▶ **Work instructions**:
Exactly the lines from the one containing "record = json.load(file)" through the one containing "bpy.context.view_layer.objects.active = pieces[0]" must be returned; include both ends and nothing else.

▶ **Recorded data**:
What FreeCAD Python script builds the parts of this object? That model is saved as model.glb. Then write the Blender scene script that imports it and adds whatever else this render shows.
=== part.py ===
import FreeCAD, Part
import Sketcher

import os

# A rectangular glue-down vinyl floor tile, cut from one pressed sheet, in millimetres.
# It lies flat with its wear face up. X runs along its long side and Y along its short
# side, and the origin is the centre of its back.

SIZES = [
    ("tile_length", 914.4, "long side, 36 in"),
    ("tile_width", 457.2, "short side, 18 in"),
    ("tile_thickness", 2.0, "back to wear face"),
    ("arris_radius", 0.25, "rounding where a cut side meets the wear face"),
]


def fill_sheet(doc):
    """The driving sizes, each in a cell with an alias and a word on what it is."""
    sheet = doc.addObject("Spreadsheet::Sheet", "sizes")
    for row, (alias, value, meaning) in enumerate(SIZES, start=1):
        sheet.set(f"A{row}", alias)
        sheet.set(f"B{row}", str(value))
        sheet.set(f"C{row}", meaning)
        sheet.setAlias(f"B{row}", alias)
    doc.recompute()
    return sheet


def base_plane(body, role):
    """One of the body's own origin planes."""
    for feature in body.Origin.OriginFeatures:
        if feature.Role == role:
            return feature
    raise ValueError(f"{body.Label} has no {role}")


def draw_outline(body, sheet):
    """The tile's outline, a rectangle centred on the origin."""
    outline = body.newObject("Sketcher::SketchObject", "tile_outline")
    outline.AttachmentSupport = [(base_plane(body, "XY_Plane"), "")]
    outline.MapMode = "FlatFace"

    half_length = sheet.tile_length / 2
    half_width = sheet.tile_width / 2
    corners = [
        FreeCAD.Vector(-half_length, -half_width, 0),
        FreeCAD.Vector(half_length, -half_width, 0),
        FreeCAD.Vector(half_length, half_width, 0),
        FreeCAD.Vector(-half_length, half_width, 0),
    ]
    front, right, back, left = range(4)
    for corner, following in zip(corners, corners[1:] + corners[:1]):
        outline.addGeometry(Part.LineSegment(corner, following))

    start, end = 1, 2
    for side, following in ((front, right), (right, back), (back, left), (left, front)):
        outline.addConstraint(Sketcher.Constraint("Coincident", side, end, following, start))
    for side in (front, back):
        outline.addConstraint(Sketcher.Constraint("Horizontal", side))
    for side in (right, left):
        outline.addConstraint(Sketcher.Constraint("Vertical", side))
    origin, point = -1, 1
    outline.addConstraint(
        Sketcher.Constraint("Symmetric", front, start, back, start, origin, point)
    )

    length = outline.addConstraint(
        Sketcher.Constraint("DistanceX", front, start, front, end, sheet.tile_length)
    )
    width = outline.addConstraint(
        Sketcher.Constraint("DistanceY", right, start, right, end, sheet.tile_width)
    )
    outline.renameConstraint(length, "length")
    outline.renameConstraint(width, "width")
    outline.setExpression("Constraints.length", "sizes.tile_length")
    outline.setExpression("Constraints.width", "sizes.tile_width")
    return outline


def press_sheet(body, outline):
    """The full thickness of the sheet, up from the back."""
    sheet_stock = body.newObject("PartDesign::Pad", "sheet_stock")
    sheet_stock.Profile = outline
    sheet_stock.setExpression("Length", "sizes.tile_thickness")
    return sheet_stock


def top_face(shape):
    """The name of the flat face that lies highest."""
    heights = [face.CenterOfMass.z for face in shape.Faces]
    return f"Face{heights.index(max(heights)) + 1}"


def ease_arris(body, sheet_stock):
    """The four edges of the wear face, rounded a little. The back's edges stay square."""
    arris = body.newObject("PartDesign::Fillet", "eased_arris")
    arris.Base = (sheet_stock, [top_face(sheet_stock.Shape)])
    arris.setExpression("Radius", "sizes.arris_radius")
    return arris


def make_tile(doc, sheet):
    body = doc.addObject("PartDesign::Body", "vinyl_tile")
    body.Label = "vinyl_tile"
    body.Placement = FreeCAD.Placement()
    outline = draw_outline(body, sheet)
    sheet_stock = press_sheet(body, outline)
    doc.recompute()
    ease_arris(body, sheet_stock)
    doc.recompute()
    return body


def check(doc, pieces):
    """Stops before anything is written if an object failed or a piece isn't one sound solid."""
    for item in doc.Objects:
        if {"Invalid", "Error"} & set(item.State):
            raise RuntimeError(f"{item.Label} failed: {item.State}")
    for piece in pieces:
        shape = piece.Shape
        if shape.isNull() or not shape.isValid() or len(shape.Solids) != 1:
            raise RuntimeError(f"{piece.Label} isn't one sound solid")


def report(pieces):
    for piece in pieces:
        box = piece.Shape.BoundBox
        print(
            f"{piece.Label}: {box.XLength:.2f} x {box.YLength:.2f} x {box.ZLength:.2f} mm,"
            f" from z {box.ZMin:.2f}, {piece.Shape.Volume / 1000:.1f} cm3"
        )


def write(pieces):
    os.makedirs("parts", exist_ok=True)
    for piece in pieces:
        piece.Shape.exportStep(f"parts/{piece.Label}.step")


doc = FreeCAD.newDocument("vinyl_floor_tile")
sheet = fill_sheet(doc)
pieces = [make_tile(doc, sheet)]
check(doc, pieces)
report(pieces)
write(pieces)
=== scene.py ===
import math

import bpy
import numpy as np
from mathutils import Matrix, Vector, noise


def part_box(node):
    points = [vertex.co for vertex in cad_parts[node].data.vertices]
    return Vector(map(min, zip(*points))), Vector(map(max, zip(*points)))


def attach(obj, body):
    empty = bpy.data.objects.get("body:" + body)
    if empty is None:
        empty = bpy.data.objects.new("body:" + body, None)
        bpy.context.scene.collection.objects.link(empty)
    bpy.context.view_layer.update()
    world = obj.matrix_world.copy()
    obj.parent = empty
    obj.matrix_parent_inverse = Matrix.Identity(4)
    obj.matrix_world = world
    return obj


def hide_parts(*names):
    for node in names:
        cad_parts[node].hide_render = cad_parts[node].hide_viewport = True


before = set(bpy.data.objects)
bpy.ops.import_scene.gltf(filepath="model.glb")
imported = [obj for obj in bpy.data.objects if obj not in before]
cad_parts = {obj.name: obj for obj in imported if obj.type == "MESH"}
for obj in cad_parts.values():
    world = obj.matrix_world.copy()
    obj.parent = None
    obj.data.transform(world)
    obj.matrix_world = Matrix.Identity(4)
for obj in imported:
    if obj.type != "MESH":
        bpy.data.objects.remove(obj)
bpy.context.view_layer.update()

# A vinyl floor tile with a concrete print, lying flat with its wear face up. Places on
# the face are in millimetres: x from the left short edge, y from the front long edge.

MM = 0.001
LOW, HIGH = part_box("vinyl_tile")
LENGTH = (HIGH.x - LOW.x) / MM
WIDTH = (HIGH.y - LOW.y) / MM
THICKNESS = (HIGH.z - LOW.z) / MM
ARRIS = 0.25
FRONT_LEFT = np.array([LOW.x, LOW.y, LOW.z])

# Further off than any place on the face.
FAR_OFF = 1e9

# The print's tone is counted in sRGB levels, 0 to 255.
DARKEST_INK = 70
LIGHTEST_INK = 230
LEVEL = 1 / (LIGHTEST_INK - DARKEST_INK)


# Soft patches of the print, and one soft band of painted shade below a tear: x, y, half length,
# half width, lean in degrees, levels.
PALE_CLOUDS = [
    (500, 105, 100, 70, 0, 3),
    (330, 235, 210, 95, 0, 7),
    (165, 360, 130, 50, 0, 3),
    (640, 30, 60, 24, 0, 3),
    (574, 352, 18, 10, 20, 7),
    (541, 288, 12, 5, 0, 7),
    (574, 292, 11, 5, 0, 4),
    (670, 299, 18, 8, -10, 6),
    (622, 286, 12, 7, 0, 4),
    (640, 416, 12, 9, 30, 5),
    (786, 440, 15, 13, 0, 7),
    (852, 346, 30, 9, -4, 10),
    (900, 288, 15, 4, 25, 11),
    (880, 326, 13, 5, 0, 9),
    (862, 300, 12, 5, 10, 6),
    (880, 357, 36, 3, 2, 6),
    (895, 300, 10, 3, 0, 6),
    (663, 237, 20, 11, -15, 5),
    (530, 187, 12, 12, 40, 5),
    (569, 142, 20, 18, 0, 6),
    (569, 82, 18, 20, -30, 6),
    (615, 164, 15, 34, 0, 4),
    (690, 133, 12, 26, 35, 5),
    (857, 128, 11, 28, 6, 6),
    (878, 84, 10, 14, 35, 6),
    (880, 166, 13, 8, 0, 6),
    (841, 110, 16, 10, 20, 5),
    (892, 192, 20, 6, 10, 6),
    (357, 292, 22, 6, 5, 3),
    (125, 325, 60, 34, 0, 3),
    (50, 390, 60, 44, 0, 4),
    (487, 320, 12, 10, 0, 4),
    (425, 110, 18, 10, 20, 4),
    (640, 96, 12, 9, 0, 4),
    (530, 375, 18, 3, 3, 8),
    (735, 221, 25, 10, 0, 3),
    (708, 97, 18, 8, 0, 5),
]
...
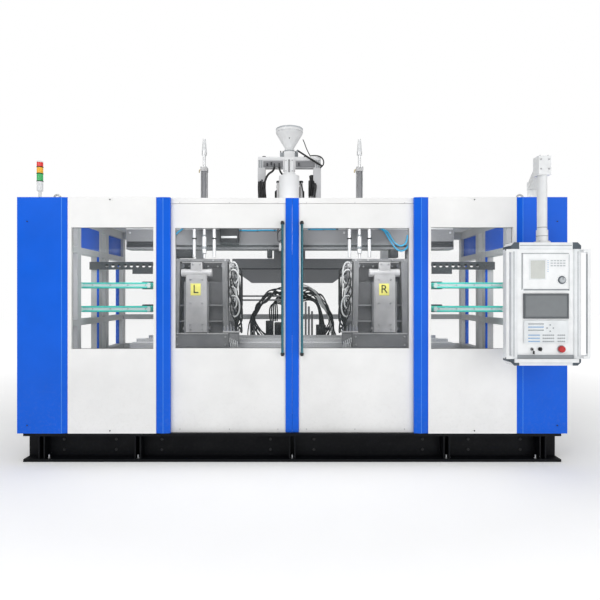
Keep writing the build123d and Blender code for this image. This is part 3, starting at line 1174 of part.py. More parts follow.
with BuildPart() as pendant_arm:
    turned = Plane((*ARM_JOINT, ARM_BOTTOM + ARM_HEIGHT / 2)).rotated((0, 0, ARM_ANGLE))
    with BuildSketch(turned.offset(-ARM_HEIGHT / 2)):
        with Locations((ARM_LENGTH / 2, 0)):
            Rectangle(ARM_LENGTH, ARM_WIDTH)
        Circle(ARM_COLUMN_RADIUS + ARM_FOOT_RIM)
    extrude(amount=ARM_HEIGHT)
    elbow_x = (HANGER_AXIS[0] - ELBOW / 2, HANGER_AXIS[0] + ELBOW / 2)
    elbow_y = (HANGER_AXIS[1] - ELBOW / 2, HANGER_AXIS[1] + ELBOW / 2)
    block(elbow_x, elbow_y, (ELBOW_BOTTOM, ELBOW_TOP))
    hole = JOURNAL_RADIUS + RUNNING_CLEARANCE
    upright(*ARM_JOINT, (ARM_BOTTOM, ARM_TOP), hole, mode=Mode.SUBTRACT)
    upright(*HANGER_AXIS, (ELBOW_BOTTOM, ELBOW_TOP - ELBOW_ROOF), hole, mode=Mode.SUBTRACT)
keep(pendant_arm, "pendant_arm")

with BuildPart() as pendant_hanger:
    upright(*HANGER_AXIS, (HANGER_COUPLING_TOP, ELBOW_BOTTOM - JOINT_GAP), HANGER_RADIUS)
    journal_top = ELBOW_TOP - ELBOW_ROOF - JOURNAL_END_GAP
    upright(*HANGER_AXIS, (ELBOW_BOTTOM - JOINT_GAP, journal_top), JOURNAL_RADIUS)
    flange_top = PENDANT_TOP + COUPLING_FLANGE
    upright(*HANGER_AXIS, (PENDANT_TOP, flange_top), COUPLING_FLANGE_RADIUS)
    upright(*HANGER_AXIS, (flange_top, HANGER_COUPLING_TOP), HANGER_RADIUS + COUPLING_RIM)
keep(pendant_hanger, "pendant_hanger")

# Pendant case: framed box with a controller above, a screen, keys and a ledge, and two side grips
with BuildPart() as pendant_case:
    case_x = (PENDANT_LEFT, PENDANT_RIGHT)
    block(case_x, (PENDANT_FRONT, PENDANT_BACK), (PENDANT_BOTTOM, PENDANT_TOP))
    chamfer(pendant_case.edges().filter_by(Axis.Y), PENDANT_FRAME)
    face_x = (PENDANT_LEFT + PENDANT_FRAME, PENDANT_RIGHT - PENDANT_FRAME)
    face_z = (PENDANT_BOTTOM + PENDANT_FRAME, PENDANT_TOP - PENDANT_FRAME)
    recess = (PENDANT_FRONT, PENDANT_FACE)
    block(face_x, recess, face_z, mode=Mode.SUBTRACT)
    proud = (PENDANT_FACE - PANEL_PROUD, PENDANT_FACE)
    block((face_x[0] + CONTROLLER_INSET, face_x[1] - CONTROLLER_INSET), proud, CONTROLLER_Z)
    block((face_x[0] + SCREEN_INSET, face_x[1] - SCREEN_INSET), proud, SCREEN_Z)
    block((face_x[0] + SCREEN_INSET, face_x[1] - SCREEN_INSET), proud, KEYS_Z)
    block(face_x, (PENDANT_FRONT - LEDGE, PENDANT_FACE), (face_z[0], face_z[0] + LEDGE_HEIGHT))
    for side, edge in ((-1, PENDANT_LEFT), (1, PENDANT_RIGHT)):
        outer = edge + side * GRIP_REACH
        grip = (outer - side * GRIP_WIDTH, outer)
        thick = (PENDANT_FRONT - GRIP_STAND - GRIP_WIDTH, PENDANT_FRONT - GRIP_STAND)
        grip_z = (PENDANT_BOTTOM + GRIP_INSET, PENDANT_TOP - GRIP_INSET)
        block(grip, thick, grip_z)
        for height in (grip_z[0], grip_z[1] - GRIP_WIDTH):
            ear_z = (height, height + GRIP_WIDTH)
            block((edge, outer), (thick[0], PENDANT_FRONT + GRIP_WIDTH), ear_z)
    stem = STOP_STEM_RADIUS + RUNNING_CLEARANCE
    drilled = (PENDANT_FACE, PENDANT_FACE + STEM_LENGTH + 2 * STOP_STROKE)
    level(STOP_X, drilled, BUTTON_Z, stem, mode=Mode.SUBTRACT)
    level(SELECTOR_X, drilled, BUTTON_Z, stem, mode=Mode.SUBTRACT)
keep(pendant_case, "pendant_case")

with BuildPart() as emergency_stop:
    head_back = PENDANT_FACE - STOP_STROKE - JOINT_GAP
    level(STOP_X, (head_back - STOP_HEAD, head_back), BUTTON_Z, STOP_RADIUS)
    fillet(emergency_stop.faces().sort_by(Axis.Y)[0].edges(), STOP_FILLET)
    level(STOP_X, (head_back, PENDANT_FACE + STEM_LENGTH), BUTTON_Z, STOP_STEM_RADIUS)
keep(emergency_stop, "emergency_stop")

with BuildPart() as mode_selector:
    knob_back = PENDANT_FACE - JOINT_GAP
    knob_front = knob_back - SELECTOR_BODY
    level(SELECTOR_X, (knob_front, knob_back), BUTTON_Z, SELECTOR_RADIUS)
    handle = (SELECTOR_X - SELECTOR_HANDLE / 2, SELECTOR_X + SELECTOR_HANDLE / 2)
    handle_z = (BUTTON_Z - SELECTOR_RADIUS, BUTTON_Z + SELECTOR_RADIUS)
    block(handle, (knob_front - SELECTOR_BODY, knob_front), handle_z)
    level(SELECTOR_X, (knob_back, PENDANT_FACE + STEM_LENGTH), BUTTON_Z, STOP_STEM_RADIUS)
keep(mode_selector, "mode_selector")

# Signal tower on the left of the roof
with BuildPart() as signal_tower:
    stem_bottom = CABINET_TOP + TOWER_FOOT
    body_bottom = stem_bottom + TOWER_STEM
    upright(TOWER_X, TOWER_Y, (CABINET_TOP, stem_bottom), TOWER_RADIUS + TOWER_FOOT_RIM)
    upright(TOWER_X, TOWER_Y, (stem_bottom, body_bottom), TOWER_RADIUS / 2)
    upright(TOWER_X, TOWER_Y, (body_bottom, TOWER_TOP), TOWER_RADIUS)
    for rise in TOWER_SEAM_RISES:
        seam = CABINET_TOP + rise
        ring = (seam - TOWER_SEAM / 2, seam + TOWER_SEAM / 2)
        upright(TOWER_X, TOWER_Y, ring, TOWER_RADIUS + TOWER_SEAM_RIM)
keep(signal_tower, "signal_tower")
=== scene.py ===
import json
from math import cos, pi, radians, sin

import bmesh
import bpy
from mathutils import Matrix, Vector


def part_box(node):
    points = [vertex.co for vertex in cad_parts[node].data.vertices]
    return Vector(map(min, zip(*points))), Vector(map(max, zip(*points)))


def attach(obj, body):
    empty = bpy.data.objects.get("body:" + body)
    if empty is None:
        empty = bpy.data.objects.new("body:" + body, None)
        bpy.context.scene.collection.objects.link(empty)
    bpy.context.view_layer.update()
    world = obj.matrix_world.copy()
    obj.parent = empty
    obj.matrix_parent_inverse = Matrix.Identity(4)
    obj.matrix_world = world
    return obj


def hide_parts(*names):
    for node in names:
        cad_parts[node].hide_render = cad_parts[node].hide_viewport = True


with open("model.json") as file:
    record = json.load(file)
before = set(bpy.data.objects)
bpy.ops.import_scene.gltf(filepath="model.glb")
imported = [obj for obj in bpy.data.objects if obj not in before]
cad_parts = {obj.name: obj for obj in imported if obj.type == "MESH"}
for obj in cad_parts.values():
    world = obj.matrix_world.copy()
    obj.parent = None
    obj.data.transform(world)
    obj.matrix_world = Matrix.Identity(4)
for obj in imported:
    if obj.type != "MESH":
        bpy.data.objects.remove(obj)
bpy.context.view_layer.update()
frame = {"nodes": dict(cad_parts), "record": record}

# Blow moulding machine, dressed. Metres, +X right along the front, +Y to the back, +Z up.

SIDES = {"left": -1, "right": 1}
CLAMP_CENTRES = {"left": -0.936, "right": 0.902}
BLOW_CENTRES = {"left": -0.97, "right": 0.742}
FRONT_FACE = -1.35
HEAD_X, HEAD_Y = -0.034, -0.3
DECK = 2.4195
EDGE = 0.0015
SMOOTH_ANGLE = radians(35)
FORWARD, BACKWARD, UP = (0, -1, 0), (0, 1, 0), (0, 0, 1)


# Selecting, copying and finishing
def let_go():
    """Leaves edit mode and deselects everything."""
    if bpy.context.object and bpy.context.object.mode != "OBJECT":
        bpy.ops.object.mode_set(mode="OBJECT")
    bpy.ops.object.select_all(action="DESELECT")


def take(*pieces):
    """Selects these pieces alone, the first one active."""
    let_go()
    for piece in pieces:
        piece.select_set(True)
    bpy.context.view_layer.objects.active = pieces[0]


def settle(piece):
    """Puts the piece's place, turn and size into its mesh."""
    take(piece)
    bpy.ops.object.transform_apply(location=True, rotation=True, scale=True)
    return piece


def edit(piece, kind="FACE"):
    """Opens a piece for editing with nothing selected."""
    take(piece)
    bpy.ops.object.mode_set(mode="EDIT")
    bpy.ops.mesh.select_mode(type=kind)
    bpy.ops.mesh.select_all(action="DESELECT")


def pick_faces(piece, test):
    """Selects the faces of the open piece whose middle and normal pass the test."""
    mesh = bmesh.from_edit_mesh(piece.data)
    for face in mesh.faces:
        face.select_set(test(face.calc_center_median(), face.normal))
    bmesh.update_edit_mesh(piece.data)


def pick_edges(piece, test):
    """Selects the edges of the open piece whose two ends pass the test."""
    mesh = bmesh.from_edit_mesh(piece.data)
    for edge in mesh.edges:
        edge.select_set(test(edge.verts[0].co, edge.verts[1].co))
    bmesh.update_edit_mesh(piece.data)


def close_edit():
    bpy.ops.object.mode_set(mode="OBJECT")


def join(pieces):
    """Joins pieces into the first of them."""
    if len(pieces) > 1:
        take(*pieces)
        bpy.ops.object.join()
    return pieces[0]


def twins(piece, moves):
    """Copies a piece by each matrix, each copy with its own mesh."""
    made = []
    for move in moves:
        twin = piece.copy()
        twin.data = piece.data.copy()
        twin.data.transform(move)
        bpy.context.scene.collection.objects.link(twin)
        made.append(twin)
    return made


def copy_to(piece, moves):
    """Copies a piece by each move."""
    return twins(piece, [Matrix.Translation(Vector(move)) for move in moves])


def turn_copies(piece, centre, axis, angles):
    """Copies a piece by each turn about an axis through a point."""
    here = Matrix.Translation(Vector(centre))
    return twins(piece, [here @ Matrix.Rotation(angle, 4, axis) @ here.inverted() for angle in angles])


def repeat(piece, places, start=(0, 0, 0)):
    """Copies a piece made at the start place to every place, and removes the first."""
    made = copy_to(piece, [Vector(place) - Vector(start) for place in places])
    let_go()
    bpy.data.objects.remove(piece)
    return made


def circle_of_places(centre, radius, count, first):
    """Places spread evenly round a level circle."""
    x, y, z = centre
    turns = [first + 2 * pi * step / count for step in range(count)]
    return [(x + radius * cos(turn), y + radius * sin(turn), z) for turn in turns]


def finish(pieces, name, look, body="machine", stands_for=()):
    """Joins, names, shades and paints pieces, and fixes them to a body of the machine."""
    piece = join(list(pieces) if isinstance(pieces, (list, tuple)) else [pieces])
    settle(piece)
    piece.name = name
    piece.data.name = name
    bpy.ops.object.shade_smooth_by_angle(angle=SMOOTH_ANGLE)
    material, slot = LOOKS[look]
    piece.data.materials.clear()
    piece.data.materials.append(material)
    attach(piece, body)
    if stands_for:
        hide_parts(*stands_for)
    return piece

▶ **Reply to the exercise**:
    record = json.load(file)
before = set(bpy.data.objects)
bpy.ops.import_scene.gltf(filepath="model.glb")
imported = [obj for obj in bpy.data.objects if obj not in before]
cad_parts = {obj.name: obj for obj in imported if obj.type == "MESH"}
for obj in cad_parts.values():
    world = obj.matrix_world.copy()
    obj.parent = None
    obj.data.transform(world)
    obj.matrix_world = Matrix.Identity(4)
for obj in imported:
    if obj.type != "MESH":
        bpy.data.objects.remove(obj)
bpy.context.view_layer.update()
frame = {"nodes": dict(cad_parts), "record": record}

# Blow moulding machine, dressed. Metres, +X right along the front, +Y to the back, +Z up.

SIDES = {"left": -1, "right": 1}
CLAMP_CENTRES = {"left": -0.936, "right": 0.902}
BLOW_CENTRES = {"left": -0.97, "right": 0.742}
FRONT_FACE = -1.35
HEAD_X, HEAD_Y = -0.034, -0.3
DECK = 2.4195
EDGE = 0.0015
SMOOTH_ANGLE = radians(35)
FORWARD, BACKWARD, UP = (0, -1, 0), (0, 1, 0), (0, 0, 1)


# Selecting, copying and finishing
def let_go():
    """Leaves edit mode and deselects everything."""
    if bpy.context.object and bpy.context.object.mode != "OBJECT":
        bpy.ops.object.mode_set(mode="OBJECT")
    bpy.ops.object.select_all(action="DESELECT")


def take(*pieces):
    """Selects these pieces alone, the first one active."""
    let_go()
    for piece in pieces:
        piece.select_set(True)
    bpy.context.view_layer.objects.active = pieces[0]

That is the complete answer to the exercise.